The Output Is Where the Real Opportunity Lives

Branding the booth itself is one layer.

Branding the output is another.

Every enclosed photo booth session produces something tangible or digital that leaves with the guest:

  • A printed 4x6 photo
  • A branded photo strip
  • A digital download
  • A texted image
  • An emailed gallery link

That output can carry:

  • Logo placement
  • Campaign messaging
  • Event hashtags
  • QR codes
  • Promotional offers
  • Product launch graphics

Unlike signage that gets ignored, a photo is something people keep.

At corporate galas, internal appreciation events, and product launches throughout Central PA, we’ve seen branded prints end up on office desks for months. That’s long-tail exposure.

When guests share those images on LinkedIn or Instagram, the reach expands further — and the branding travels with it.

Enclosed Booths Create a Destination

At large events, energy disperses quickly.

An enclosed booth creates a focal point. It draws attention simply because it looks different from the typical open-air setup.

Guests form lines. People ask what’s happening inside. There’s curiosity.

That curiosity drives foot traffic — something every exhibitor and corporate host wants.

At conferences in Harrisburg and regional expos across Lancaster County, that visual distinction can be the difference between passive attendance and active engagement.

Cleaner Images, Consistent Results

From a technical standpoint, enclosed booths offer an advantage: environmental control.

Ambient lighting at corporate events is unpredictable. Ballrooms dim. Expo halls have mixed lighting. Spotlights move.

Inside an enclosed booth, lighting is consistent every time.

That means:

  • Even skin tones
  • Clean backgrounds
  • Professional-looking output
  • Reliable brand color accuracy

If your company’s brand guidelines are strict (as many are), consistency matters.

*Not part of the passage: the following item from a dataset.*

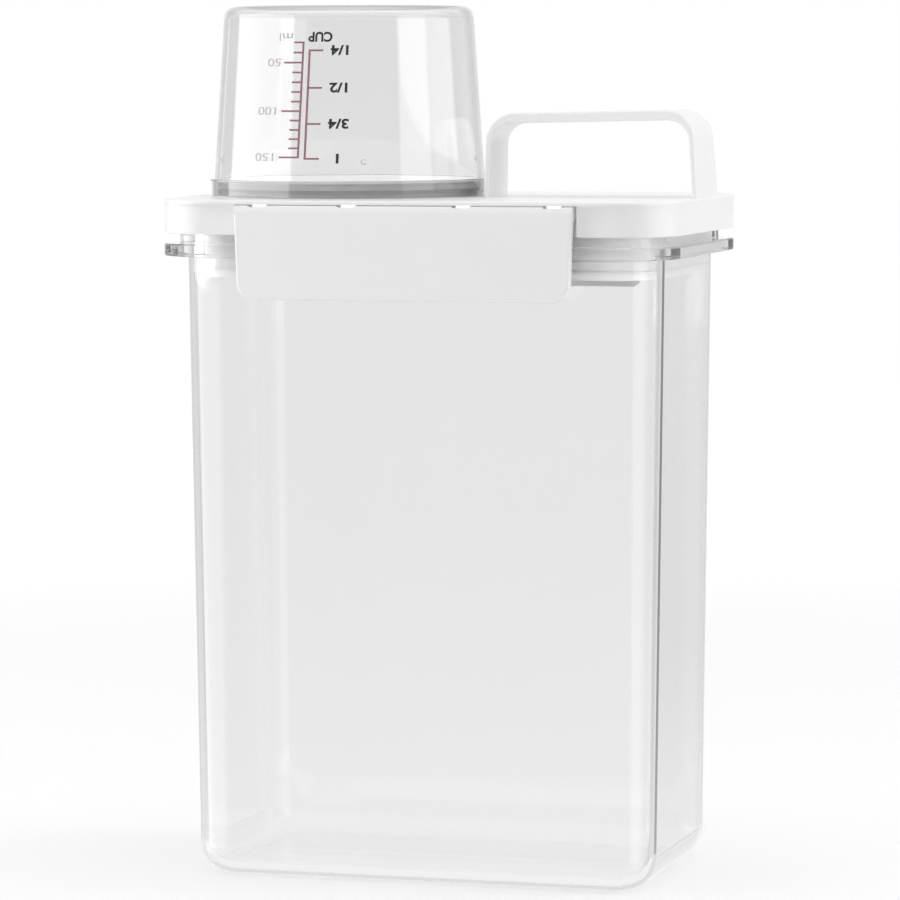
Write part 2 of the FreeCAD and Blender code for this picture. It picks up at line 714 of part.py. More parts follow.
def on_cup_rim(place):
    """Whether a point lies on the cup's mouth edge or on one of the two edges of its lip."""
    reach = math.hypot(place.x, place.y)
    return (near(reach, "cup_collar_radius") and near(place.z, "cup_mouth_z")
            or near(reach, "cup_lip_radius"))


# ------------------------------------------------------------------ seals
def build_lid_seal():
    """Band in the plug's groove with two lips against the bin's wall."""
    body = new_body("lid_seal")
    rounded_block(body, "Band", "Pad", "band_x", "band_y", "band_corner", "groove_z", "seal_height")
    for name, level in (("LowerLip", "groove_z"), ("UpperLip", "upper_lip_z")):
        rounded_block(body, name, "Pad", "lip_x", "lip_y", "lip_corner", level, "seal_lip")
    rounded_block(body, "SealInside", "Pocket", "groove_x", "groove_y", "groove_corner",
                  "groove_z", "seal_height", back=True)


def build_spout_seal():
    """Ring round the spout whose nose faces the inside of the cup's collar."""
    body = new_body("spout_seal")
    profile = new_sketch(body, "Ring", "XZ_Plane", shift="-spout_place")
    add_polygon(profile, (
        ("spout_groove_r", "spout_seal_z"),
        ("spout_outer", "spout_seal_z"),
        ("spout_seal_r", "spout_seal_nose_z"),
        ("spout_outer", "spout_seal_top_z"),
        ("spout_groove_r", "spout_seal_top_z"),
    ))
    revolve(body, "Revolution", profile)


# ------------------------------------------------------------------ output
def check_document():
    """Stop if any object failed or any body has no sound solid."""
    for item in DOC.Objects:
        if "Invalid" in item.State or "Error" in item.State:
            raise RuntimeError(f"{item.Name} is {item.State}")
    for body in bodies():
        if body.Shape.isNull() or not body.Shape.isValid():
            raise RuntimeError(f"{body.Label} has no sound shape")


def bodies():
    return [item for item in DOC.Objects if item.TypeId == "PartDesign::Body"]


def main():
    build_container()
    build_lid()
    build_lid_seal()
    build_spout_seal()
    build_latch("front_latch", 0)
    build_latch("back_latch", 180)
    build_cup()
    DOC.recompute()
    check_document()
    os.makedirs("parts", exist_ok=True)
    for body in bodies():
        body.Shape.exportStep(f"parts/{body.Label}.step")
        print(f"{body.Label}: {len(body.Shape.Solids)} solid, {body.Shape.Volume / 1000:.1f} cm3")


main()
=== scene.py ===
"""Looks for the laundry powder container: clear bin and cup, white lid and latches, printed scale."""
import logging
import math
from dataclasses import dataclass, field
from enum import Enum
from typing import Any, Sequence

import bmesh
import bpy
from mathutils import Matrix, Vector


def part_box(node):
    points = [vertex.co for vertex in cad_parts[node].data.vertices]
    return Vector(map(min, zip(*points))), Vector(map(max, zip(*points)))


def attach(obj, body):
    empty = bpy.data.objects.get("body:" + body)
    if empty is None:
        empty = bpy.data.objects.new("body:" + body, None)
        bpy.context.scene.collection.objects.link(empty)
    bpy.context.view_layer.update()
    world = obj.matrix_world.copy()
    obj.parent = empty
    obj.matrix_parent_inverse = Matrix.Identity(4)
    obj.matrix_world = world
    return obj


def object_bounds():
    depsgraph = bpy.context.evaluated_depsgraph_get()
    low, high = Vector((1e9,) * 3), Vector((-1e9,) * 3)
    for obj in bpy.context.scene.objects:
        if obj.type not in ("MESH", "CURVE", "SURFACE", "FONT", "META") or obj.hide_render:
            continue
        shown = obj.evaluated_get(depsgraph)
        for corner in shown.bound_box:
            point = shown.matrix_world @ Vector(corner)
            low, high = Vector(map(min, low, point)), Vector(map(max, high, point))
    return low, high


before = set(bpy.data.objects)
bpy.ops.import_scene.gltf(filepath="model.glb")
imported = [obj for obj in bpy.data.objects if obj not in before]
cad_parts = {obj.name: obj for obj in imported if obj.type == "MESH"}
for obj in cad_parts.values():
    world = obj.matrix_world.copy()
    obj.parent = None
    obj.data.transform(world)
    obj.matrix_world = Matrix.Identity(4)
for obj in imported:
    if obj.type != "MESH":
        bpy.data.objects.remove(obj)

CAD_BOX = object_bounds()
LOG = logging.getLogger("container")

Colour = tuple[float, float, float]
Point = tuple[float, float, float]
Flat = tuple[float, float]

ONCE = 0.5  # a count of bounces above this is at least one


# ------------------------------------------------------------------ shader graph
class Axis(Enum):
    """Directions of the part's frame."""

    RIGHT = (1.0, 0.0, 0.0)
    BACK = (0.0, 1.0, 0.0)
    UP = (0.0, 0.0, 1.0)


class Ray(Enum):
    """What a shader can ask about the ray that reaches it."""

    CAMERA = "Is Camera Ray"
    GLOSSY = "Is Glossy Ray"
    TRANSMISSION = "Is Transmission Ray"
    BOUNCES = "Ray Depth"
    MIRRORINGS = "Glossy Depth"
    SCATTERINGS = "Diffuse Depth"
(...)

You don’t want your logo looking blue in one photo and purple in another because of venue lighting.

Enclosure eliminates many of those variables.

It Feels Premium Again

There was a time when enclosed booths were associated with mall kiosks and old-school arcades.

That perception has changed.

Modern enclosed booths are intentionally designed — clean lines, high-end finishes, professional lighting systems, and fast printers. They feel substantial.

At weddings and social events, couples are rediscovering the intimacy and nostalgia of stepping behind a curtain. At corporate events, brands are rediscovering the strategic advantages.

It’s not about retro appeal.

It’s about controlled experience design.

Data Capture Happens More Naturally

From a corporate perspective, engagement isn’t just measured in smiles. It’s measured in data.

An enclosed booth provides a natural transition moment before guests receive their images.

That’s where you can:

  • Capture email addresses
  • Ask qualifying questions
  • Invite opt-ins for giveaways
  • Link to product pages

Because the experience feels self-contained and immersive, guests are often more willing to complete that quick step.

When paired with branded output and social sharing capabilities, the enclosed booth becomes more than entertainment.

It becomes a lead-generation tool.

Why This Comeback Makes Sense Now

Corporate events are under pressure to justify ROI.

Marketing teams want measurable interaction. Leadership wants brand visibility. HR wants engagement at internal events.

An enclosed photo booth checks multiple boxes:

  • It increases participation
  • It creates brandable real estate
  • It produces tangible takeaways
  • It supports digital sharing
  • It enables analytics and data capture

For events across Lancaster, Hershey, Harrisburg, and the broader Central PA region, it’s not about choosing nostalgia over modern design.

It’s about choosing intentionality.

The curtain isn’t just fabric.

It’s a boundary that creates focus, immersion, and measurable engagement.

And that’s exactly why enclosed photo booths are making a very real — and very strategic — comeback.